Авторскую позицию по отношению к героям-сочинителям можно определить как раздвоение единого. И «тригоринское», и «треплевское» начала прорастают в глубину чеховского художественного мира, становятся его конкретными изобразительными аспектами. Но в динамике этого отношения есть точка принципиального расхождения. Она находится не в эстетической, а в этической плоскости.

Литератор Тригорин использует жизнь как сырье для сочинительства, он играет и жертвует чужими судьбами. Реальность, ставшая литературой, исчезает из его памяти. «Не помню… Не помню!» – говорит он о чучеле чайки и связанной с ней судьбе Заречной.

Поэт Треплев строит жизнь по законам искусства и платит за свои неудачи и разочарования только собственной судьбой. В конце «Чайки» литератор Чехов делает выбор: остается с поэтом Треплевым.

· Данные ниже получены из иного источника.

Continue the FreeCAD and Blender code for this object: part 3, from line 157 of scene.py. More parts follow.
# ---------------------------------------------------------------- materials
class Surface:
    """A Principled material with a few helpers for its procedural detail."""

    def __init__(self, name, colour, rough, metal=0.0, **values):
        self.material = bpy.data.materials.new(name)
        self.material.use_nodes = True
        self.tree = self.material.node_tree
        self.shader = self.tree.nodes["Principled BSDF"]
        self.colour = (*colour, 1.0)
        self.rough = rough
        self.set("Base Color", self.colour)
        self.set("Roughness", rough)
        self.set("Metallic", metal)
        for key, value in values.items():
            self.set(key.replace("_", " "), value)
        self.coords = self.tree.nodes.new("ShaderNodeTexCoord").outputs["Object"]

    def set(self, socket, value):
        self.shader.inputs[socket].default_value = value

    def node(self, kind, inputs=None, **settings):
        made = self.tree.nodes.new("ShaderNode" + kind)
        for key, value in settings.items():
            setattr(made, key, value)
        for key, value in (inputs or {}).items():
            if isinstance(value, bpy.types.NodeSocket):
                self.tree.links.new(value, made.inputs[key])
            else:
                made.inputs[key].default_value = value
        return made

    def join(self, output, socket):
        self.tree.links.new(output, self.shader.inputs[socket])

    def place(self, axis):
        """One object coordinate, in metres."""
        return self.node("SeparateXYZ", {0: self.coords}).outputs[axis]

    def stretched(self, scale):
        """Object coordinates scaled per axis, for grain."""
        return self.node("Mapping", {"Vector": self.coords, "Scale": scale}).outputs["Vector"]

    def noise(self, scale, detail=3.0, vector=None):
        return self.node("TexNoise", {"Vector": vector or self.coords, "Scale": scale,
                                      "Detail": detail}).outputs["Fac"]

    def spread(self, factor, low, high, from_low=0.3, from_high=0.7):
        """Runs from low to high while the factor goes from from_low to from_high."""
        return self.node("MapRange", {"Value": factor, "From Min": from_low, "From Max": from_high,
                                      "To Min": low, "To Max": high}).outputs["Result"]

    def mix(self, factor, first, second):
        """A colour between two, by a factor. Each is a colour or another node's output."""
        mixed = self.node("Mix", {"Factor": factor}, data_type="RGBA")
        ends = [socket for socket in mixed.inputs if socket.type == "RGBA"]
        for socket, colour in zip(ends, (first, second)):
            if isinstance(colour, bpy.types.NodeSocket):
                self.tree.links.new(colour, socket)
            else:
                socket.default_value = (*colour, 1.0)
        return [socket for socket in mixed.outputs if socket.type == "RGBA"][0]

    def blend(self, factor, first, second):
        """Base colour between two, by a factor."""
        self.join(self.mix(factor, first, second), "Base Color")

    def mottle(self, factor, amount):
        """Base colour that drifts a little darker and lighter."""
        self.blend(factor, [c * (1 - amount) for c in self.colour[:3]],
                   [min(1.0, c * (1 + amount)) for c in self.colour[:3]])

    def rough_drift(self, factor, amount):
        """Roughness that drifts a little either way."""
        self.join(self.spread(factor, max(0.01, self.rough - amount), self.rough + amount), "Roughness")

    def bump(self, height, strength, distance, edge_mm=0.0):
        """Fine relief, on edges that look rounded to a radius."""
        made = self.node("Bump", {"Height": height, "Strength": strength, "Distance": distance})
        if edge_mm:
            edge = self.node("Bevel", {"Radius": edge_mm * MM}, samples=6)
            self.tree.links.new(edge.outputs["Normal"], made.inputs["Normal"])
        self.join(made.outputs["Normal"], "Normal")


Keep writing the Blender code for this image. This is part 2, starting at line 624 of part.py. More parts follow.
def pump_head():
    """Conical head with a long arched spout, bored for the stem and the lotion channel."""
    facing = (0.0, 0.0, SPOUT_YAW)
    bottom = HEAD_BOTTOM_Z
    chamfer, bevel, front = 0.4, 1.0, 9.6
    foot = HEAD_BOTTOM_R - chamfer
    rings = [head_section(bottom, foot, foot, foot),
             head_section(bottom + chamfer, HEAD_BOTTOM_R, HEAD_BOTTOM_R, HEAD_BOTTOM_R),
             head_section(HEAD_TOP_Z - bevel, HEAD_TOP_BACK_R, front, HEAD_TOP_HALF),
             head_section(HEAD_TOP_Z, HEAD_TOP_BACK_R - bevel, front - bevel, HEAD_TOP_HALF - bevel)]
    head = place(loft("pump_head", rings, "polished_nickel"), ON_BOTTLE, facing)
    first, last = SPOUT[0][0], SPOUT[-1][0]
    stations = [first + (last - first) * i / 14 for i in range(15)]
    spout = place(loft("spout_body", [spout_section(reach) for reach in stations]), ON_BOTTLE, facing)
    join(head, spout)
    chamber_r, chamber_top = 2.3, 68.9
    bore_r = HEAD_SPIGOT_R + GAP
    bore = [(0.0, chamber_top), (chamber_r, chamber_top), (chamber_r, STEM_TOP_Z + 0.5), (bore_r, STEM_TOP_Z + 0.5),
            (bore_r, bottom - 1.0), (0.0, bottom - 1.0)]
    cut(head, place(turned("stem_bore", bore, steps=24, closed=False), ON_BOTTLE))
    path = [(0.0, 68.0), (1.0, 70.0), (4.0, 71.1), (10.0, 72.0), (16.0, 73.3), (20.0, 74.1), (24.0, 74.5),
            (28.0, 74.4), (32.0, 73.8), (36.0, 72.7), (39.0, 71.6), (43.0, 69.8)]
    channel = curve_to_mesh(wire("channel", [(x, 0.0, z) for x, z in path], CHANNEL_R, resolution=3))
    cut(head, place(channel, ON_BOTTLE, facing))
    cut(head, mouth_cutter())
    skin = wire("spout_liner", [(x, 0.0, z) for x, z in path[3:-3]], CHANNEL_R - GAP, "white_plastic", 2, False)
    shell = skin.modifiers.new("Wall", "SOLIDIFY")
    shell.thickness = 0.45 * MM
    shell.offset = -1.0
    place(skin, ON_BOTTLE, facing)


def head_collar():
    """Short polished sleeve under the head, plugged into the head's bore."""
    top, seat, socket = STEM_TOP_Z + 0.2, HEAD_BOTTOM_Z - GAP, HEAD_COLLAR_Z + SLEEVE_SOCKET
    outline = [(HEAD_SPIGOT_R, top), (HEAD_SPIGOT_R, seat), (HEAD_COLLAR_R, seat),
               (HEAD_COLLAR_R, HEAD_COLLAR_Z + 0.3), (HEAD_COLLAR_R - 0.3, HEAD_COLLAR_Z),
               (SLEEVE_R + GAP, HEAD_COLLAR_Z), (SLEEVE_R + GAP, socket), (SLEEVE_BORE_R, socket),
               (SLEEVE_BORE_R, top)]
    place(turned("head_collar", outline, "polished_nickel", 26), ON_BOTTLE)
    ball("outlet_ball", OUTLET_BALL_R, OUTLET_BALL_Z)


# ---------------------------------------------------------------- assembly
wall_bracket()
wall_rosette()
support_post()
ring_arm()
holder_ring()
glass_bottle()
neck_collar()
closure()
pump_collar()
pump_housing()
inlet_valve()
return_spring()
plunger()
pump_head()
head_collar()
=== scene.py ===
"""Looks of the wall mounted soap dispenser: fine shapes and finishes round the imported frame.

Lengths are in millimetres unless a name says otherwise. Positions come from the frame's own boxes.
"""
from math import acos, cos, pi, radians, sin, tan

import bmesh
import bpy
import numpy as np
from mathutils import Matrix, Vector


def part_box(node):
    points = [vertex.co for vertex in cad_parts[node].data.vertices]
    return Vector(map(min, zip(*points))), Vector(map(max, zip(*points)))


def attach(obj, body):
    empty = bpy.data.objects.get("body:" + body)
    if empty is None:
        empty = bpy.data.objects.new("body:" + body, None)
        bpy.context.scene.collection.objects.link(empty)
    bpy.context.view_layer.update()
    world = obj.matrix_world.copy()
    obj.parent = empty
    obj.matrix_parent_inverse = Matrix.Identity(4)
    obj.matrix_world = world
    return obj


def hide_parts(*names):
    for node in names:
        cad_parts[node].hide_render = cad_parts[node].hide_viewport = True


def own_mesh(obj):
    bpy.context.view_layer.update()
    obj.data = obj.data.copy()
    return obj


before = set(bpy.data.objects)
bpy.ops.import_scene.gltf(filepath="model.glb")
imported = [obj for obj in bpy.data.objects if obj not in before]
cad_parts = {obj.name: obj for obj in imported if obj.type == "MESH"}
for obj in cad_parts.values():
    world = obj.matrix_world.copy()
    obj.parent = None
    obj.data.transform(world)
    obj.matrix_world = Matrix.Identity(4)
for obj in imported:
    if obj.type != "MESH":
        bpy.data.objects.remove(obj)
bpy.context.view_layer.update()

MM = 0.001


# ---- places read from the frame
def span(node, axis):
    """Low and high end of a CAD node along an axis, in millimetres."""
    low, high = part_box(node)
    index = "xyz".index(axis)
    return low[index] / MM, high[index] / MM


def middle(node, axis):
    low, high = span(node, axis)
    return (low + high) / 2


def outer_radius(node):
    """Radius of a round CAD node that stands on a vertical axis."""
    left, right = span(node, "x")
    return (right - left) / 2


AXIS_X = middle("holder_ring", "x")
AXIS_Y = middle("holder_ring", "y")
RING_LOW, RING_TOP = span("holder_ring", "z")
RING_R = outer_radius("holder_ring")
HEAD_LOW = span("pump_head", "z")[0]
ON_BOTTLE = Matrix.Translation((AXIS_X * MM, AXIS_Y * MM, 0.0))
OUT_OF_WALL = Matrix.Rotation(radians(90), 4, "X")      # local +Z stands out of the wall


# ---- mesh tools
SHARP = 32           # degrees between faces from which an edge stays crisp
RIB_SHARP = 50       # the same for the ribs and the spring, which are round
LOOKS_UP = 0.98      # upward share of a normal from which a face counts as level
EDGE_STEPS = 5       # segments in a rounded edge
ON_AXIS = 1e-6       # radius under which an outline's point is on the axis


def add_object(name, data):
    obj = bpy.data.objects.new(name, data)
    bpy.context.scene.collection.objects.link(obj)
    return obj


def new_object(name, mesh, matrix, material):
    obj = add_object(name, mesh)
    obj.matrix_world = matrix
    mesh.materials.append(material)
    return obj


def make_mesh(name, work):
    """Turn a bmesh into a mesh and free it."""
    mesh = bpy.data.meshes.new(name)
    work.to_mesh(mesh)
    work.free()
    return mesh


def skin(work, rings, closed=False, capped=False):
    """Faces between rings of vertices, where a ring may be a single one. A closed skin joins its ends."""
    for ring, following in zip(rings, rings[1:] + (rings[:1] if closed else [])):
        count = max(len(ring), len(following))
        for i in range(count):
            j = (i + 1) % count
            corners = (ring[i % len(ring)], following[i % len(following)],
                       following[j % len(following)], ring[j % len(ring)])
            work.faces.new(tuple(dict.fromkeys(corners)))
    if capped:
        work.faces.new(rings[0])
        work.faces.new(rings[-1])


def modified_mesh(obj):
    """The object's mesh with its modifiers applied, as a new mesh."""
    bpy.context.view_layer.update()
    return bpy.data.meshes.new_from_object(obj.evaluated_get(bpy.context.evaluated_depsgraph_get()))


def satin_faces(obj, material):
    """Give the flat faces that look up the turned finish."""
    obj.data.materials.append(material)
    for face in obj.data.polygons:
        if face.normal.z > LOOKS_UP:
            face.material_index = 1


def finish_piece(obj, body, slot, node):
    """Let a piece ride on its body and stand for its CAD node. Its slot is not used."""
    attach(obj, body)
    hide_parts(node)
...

После «литературной» «Чайки» Чехов практически не возвращается к этой теме в своем творчестве. Но она неоднократно возникает в его записных книжках, этом «оглавлении будущего» (З. Паперный), приобретая новые краски и какую-то, почти гротескную, остроту.

Намеченный в «Марье Ивановне», затронутый в «Чайке» («Я боялся публики, она была страшна мне, и когда мне приходилось ставить свою новую пьесу, то мне казалось всякий раз, что брюнеты враждебно настроены, а блондины холодно равнодушны») конфликт литератора и публики приобретает неразрешимый характер, достигает какой-то остервенелости.

Высокомерно-презрителен взгляд публики на сочинителя. «Что? Писатели? Хочешь, я за полтинник сделаю тебя писателем?» (17, 84). «В театре господин просит даму снять шляпу, которая мешает ему. Ропот, досада, просьбы. Наконец признание: „Сударыня, я автор!“ Ответ – А мне все равно» (17, 133).

Не менее резка и презрительна ответная реакция: «Каждый идет в театр, чтобы, глядя на мою пьесу, научиться чему-нибудь тотчас же, почерпнуть какую-нибудь пользу, а я вам скажу: некогда мне возиться с этой сволочью» (17, 95).